On 2013-04-02, Thomas D. Dean <tomdean at speakeasy.org> wrote:
> On 04/01/13 16:00, Robert Dodier wrote:
>> for i:1 thru length(eq3) do if imagpart(rhs(eq3[i])) = 0 then plteq:eq4[i];
>
> eq3 is a list of the form [x=..., x=..., x=...] so
>
> imagpart(eq3[2]); /* for example, */
> returns 0 = 3*sqrt(7)/4
> and
> imagpart(eq3[3]);
> returns 0 = 0
Oh -- I get it now.
> I believe imagpart(x) is zero when x is not assigned. Is this always true?
Well, not necessarily -- if x is declared complex (i.e. declare(x,
complex)) then imagpart(x) => imagpart(x). However, that's not the case
in your example, so imagpart(x) => 0 indeed.
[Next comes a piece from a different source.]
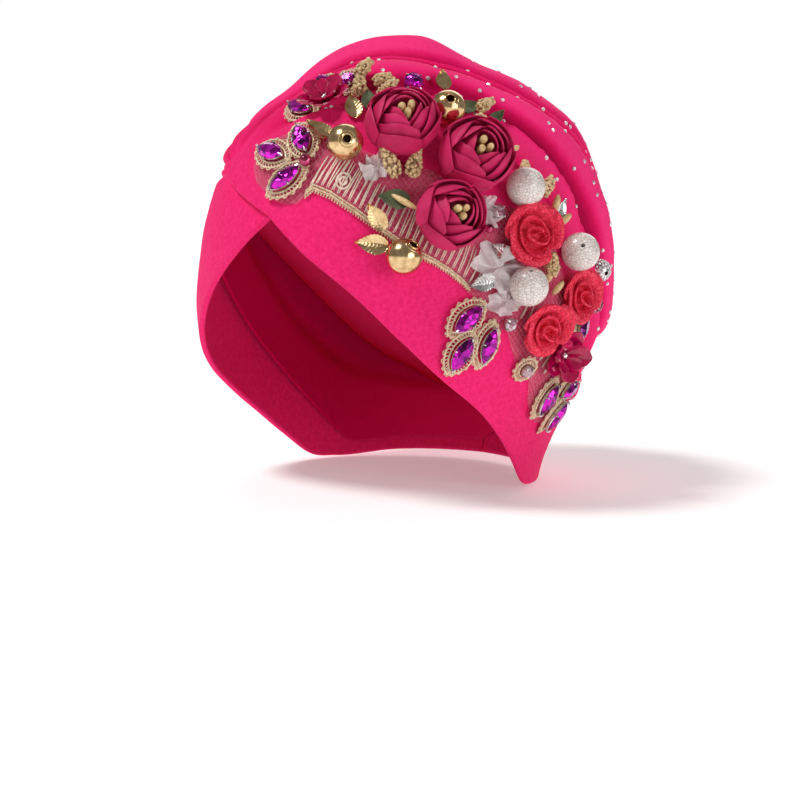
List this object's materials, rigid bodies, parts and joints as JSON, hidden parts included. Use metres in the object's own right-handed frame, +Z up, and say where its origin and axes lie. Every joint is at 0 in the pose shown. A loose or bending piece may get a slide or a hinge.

My advice is, don't count
on imagpart(x) => 0, and write imagpart(rhs(eq3[i])) = 0 instead.
However, that won't change the outcome in your example.
Another minor quibble -- if there are multiple real solutions, the loop
assigns plteq to the last one. Maybe you should put the call to plot2d
into the loop, so if there are multiple solutions, it will plot all of
them? As above, that won't change the outcome in the example at hand.
best
Robert Dodier